Copy the lines holding the word "this", all of them.

• Information supplied:
⟨
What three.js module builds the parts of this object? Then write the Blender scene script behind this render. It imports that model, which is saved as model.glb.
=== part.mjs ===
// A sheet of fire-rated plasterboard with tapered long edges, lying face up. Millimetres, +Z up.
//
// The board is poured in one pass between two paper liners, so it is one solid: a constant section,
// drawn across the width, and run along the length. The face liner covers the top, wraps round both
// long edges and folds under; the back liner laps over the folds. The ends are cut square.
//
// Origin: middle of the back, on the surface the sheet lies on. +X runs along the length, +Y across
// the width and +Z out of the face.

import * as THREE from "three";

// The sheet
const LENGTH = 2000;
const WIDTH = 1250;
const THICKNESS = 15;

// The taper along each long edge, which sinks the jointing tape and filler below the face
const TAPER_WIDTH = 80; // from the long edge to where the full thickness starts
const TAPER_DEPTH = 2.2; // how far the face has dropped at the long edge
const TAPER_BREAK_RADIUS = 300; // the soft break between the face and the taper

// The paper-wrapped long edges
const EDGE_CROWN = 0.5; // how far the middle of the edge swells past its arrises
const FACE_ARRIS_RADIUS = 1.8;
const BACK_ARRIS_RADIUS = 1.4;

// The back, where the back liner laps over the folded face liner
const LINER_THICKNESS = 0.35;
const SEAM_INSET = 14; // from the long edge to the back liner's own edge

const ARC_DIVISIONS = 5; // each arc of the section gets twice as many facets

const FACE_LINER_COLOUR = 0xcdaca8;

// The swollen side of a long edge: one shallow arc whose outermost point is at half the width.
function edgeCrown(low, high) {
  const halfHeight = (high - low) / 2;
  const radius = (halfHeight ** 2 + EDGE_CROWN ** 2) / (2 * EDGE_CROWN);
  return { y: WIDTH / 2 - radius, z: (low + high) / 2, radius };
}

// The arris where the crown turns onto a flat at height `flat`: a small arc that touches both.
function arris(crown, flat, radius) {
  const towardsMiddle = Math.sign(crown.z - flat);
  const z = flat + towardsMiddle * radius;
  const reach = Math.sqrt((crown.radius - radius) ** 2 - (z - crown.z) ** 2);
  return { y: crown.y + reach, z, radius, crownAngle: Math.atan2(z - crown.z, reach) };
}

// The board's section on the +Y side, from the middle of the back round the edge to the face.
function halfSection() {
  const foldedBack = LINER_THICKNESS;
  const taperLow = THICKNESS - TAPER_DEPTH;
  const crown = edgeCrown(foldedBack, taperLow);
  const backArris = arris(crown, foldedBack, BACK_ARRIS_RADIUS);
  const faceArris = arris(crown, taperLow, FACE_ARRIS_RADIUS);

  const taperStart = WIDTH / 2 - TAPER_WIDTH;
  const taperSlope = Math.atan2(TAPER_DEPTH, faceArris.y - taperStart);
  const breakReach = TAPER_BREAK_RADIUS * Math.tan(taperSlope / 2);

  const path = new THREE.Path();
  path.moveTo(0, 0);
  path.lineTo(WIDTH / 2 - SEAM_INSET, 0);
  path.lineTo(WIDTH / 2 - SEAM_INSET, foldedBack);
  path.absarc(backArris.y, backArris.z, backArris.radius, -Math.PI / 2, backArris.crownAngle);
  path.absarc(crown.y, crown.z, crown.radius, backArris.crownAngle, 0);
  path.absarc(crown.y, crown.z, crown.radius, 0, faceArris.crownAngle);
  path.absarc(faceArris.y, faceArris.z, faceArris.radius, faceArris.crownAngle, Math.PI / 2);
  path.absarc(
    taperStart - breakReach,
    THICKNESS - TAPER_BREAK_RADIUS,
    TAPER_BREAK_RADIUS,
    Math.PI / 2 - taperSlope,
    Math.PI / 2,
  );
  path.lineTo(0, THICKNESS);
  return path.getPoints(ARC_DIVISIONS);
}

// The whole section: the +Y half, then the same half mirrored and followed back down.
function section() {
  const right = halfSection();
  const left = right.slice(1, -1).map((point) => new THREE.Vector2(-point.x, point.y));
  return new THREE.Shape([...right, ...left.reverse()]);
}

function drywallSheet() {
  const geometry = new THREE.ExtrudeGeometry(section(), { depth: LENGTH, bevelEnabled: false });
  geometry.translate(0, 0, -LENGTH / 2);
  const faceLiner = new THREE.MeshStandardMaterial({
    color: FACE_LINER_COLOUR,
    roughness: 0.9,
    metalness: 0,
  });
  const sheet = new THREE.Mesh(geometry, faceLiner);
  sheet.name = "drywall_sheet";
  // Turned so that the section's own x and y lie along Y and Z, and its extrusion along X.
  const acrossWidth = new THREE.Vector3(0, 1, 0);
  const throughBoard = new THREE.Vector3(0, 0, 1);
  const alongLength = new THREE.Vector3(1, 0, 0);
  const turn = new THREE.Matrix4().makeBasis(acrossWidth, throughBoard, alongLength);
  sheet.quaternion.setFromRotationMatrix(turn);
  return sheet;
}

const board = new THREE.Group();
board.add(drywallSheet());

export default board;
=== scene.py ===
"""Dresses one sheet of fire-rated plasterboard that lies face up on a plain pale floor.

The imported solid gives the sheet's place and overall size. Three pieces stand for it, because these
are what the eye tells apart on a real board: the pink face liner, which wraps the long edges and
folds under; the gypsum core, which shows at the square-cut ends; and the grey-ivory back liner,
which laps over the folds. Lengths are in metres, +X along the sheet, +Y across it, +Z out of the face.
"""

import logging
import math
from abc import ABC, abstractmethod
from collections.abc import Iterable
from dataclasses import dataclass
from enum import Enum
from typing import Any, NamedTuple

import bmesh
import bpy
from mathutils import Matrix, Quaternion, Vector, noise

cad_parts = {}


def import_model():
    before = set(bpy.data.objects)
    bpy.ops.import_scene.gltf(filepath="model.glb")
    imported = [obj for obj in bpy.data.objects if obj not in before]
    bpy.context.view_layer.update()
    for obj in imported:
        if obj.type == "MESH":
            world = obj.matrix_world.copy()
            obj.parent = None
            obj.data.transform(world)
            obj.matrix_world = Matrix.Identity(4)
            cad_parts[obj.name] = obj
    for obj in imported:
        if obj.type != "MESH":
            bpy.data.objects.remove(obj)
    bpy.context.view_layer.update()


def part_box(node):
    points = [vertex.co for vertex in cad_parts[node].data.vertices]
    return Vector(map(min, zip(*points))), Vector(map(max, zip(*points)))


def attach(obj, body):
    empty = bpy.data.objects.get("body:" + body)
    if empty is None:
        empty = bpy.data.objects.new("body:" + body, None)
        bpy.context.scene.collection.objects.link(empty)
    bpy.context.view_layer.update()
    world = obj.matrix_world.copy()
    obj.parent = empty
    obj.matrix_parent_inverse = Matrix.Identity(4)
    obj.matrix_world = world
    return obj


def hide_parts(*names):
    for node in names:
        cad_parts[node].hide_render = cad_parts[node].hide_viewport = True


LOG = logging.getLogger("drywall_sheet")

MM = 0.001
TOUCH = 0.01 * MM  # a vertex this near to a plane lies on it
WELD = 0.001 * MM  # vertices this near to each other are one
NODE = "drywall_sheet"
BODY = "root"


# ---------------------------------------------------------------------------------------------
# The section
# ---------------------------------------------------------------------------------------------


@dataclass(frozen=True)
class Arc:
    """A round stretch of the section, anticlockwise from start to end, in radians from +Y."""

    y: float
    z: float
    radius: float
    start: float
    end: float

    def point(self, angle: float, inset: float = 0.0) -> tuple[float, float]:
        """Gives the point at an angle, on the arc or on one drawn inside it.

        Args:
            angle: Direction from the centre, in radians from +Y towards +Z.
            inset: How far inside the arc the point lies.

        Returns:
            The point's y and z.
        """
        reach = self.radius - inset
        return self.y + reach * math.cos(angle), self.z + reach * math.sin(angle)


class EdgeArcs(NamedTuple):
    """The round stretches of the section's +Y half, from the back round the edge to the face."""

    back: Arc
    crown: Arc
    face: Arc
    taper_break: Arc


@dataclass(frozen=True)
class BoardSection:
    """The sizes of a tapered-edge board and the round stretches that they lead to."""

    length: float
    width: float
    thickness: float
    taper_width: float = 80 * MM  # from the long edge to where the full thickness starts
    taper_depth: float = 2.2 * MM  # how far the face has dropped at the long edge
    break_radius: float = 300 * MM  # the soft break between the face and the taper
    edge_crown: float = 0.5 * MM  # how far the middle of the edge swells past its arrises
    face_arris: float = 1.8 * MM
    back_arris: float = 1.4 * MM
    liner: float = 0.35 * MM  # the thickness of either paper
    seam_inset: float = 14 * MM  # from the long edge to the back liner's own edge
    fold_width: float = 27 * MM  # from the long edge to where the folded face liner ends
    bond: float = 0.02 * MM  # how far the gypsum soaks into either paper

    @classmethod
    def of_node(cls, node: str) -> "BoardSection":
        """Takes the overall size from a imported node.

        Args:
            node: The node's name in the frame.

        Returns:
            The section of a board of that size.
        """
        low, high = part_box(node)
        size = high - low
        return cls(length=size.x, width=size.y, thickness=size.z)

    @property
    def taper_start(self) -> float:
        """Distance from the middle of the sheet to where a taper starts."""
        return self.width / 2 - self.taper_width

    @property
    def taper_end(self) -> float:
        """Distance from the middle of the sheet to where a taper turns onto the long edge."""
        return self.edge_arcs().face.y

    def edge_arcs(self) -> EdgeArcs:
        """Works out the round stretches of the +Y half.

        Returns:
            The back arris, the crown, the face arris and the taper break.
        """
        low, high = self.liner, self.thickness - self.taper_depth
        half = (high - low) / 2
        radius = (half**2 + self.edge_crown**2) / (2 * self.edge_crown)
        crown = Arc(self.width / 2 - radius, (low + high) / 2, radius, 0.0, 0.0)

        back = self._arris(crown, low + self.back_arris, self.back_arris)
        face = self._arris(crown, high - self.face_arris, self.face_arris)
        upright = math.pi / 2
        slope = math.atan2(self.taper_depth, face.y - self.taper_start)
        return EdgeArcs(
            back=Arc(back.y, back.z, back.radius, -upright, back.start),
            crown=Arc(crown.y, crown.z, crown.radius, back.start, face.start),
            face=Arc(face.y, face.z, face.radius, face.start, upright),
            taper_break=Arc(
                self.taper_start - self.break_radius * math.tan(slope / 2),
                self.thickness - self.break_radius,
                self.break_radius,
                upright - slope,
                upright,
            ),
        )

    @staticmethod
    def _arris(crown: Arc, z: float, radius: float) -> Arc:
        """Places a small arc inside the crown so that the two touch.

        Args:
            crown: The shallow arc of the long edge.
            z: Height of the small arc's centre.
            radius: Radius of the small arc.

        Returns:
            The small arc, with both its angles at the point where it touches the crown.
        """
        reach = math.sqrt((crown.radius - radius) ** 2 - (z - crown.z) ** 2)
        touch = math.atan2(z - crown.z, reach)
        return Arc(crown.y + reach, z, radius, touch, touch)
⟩
• Exercise solution:
What three.js module builds the parts of this object? Then write the Blender scene script behind this render. It imports that model, which is saved as model.glb.
TOUCH = 0.01 * MM  # a vertex this near to a plane lies on it
WELD = 0.001 * MM  # vertices this near to each other are one